Supplied material
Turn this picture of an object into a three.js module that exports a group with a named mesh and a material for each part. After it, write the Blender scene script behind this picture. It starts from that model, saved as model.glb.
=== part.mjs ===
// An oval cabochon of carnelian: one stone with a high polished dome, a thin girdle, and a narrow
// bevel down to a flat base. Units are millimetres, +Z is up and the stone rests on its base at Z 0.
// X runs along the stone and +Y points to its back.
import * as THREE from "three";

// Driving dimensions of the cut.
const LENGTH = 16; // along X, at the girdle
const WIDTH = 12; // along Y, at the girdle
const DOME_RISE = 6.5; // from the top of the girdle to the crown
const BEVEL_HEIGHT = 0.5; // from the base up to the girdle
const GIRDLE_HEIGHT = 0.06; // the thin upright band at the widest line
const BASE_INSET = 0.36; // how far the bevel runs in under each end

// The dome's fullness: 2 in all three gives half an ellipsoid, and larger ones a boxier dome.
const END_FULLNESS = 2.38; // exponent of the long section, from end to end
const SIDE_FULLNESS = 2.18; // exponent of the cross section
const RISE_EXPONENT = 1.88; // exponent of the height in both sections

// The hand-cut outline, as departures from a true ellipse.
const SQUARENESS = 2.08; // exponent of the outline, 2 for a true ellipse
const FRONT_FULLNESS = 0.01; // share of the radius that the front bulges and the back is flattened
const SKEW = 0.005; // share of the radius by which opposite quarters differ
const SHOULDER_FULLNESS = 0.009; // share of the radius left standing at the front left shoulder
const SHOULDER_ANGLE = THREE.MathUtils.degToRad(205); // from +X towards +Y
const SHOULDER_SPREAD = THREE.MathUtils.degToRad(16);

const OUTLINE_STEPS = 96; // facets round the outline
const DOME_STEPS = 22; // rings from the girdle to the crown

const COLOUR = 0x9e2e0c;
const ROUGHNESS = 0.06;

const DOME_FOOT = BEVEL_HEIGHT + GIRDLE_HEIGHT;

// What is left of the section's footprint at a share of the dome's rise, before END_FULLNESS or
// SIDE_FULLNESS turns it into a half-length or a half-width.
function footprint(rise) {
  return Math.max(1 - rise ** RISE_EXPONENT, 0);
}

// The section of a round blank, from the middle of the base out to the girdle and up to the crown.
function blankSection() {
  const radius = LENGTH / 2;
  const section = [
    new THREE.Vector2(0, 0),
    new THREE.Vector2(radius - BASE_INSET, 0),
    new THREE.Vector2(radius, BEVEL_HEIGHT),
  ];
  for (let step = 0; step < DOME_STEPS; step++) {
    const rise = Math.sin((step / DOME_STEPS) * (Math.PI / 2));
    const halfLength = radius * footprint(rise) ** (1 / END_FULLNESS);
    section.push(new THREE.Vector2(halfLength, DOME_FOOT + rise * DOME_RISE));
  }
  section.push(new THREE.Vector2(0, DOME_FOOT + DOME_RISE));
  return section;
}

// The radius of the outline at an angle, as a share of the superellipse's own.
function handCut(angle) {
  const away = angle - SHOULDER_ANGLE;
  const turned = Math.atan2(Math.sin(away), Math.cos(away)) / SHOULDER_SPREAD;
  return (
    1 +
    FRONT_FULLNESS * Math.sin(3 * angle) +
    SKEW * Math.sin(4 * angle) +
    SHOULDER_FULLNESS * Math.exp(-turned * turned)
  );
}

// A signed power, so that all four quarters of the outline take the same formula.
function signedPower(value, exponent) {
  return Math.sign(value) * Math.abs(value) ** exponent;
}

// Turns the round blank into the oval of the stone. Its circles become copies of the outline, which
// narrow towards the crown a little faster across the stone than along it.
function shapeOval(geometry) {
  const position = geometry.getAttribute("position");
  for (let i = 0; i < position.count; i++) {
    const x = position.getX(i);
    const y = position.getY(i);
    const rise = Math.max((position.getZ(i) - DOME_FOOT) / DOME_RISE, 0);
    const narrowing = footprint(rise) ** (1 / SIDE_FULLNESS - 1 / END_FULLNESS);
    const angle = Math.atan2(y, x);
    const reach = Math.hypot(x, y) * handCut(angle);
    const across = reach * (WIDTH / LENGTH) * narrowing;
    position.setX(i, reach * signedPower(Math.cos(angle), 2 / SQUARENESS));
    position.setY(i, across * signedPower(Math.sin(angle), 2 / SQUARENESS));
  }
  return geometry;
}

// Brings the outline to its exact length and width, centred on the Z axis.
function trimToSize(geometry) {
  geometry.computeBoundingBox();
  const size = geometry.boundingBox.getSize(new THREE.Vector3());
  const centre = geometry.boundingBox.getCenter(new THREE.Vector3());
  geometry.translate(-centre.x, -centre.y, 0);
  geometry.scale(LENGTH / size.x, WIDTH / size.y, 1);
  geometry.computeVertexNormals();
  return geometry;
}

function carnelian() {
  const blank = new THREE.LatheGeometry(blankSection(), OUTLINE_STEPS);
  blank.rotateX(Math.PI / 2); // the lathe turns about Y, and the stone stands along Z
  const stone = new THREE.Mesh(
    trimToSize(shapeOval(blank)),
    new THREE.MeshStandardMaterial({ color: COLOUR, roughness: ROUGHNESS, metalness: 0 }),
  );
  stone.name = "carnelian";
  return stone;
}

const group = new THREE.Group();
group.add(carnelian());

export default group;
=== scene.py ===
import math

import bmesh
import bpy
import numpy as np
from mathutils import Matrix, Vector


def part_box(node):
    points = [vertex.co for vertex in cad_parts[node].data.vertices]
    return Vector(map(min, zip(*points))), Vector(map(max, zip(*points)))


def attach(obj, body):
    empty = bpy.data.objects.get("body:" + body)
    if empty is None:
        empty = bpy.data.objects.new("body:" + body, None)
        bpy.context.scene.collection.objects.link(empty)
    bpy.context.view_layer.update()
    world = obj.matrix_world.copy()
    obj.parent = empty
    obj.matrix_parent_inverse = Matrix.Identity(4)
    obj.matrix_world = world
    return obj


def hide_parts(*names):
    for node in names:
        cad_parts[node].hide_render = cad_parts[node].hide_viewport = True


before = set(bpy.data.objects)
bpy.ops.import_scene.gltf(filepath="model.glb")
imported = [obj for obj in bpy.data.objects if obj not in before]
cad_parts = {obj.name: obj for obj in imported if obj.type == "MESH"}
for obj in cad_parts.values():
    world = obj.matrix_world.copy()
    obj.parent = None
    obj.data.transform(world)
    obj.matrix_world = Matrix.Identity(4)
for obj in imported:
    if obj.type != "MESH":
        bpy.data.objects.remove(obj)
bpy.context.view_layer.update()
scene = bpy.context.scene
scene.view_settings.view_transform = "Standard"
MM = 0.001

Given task
Copy out exactly the lines from the one with "const size = geometry.boundingBox.getSize(new" through the one with "for node in", counting both ends, and no other lines.

Exercise output
  const size = geometry.boundingBox.getSize(new THREE.Vector3());
  const centre = geometry.boundingBox.getCenter(new THREE.Vector3());
  geometry.translate(-centre.x, -centre.y, 0);
  geometry.scale(LENGTH / size.x, WIDTH / size.y, 1);
  geometry.computeVertexNormals();
  return geometry;
}

function carnelian() {
  const blank = new THREE.LatheGeometry(blankSection(), OUTLINE_STEPS);
  blank.rotateX(Math.PI / 2); // the lathe turns about Y, and the stone stands along Z
  const stone = new THREE.Mesh(
    trimToSize(shapeOval(blank)),
    new THREE.MeshStandardMaterial({ color: COLOUR, roughness: ROUGHNESS, metalness: 0 }),
  );
  stone.name = "carnelian";
  return stone;
}

const group = new THREE.Group();
group.add(carnelian());

export default group;
=== scene.py ===
import math

import bmesh
import bpy
import numpy as np
from mathutils import Matrix, Vector


def part_box(node):
    points = [vertex.co for vertex in cad_parts[node].data.vertices]
    return Vector(map(min, zip(*points))), Vector(map(max, zip(*points)))


def attach(obj, body):
    empty = bpy.data.objects.get("body:" + body)
    if empty is None:
        empty = bpy.data.objects.new("body:" + body, None)
        bpy.context.scene.collection.objects.link(empty)
    bpy.context.view_layer.update()
    world = obj.matrix_world.copy()
    obj.parent = empty
    obj.matrix_parent_inverse = Matrix.Identity(4)
    obj.matrix_world = world
    return obj


def hide_parts(*names):
    for node in names:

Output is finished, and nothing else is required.